Troubleshooting Auto Brake Issues
When brakes are in good condition, they operate well without making noises, like squealing. You can stop easily without needing to press the brake pedal to the floor.
If your brakes make a grinding noise when you press the pedal, they are seriously worn. In this case, skip the troubleshooting and head straight to the auto repair shop.
When your brakes feel spongy or soft, or when you hear other noises while braking, troubleshoot the issue.
First, check your car’s brake fluid container. Low levels of brake fluid can cause braking problems. By topping off the fluid levels, you may be able to fix the problem.
If things still aren’t right, try a test drive. As you drive down the street, pump the brake pedal a couple of times. This may fix the issue.
If pumping the brake pedal doesn’t resolve it, drive down the block and come to a full stop. Pay attention to how long it takes the car to stop. Listen for brake noises and watch for a vibrating steering wheel or a drift when you brake. Once you can describe the symptoms, take your car to the mechanic, let them know what you’ve been experiencing, and get it fixed by a professional.
Replacing Brake Pads
If you can change your tires, you can replace your brake pads.
Pick up brake pads that fit your vehicle’s make and model from your local auto parts shop. Using your jack, jack up the car, remove tire lug nuts using the tire iron, and pull off the wheel. This exposes the brake caliper. Take the bolt out of the brake caliper and push up on the caliper to expose the brake pad, which is held in place with retaining clips. Pull off the retaining clips, then pull off the brake pad.
Push the new brake pad into place, then press the retaining clips in place. They will snap when they are in place. Use the tube of grease included in your brake pad kit to grease the brake pad clips, which prevents squeaks.

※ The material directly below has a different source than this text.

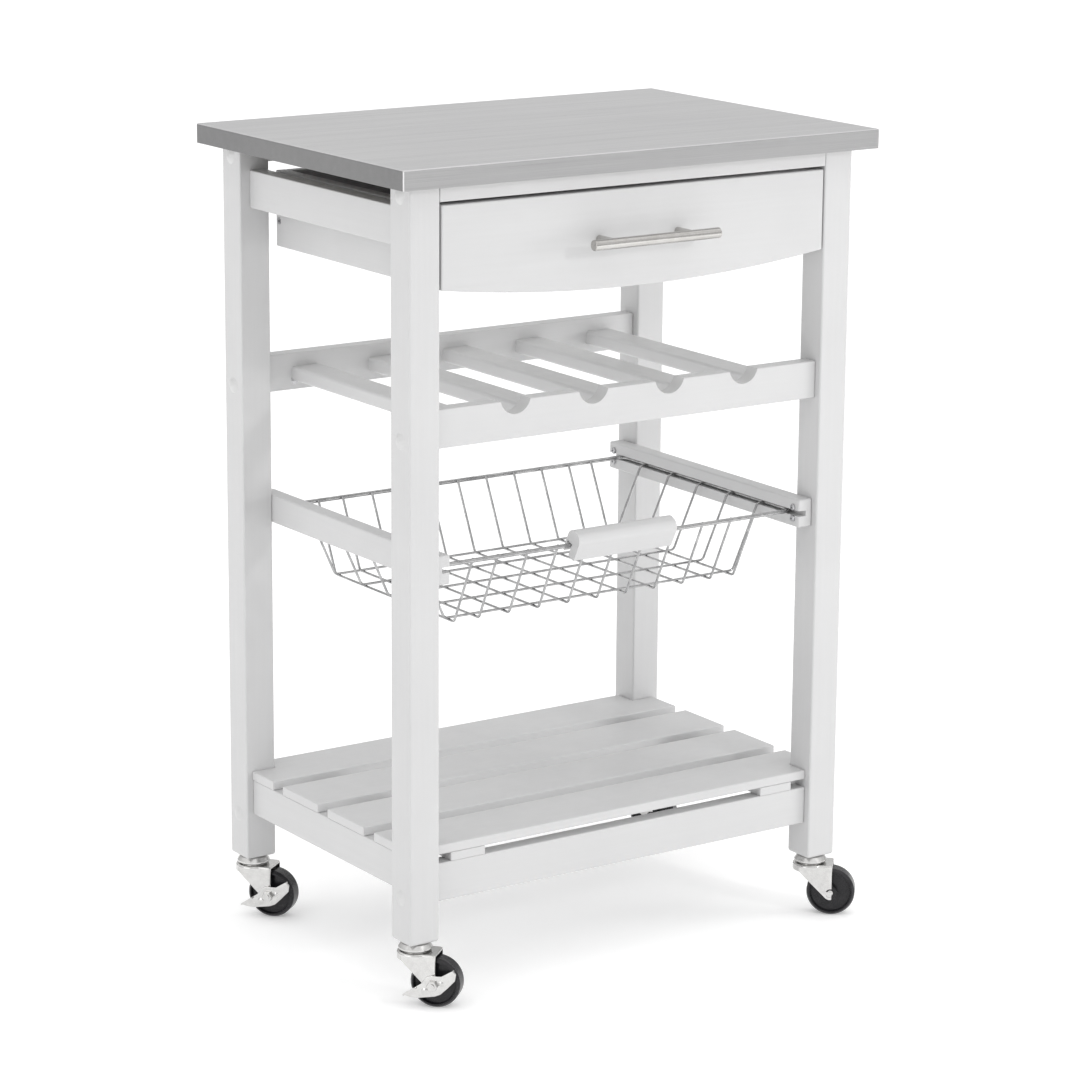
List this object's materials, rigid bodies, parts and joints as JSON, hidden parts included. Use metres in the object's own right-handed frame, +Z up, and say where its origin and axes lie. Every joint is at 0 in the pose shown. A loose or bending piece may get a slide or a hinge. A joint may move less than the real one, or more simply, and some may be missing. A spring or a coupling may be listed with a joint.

Before you can fit the brake caliper over the brake pads, you’ve got to push the brake pistons back in place, so they clear the brake pads. Use a hard object, like a piece of scrap wood, to push the pistons past the brake pads, then attach the brake caliper and bolt. With everything back in place, you can reattach the wheel.
With these tips, you can keep your car’s brakes in good condition, respond to any problems, and avoid the danger that comes with driving with bad brakes.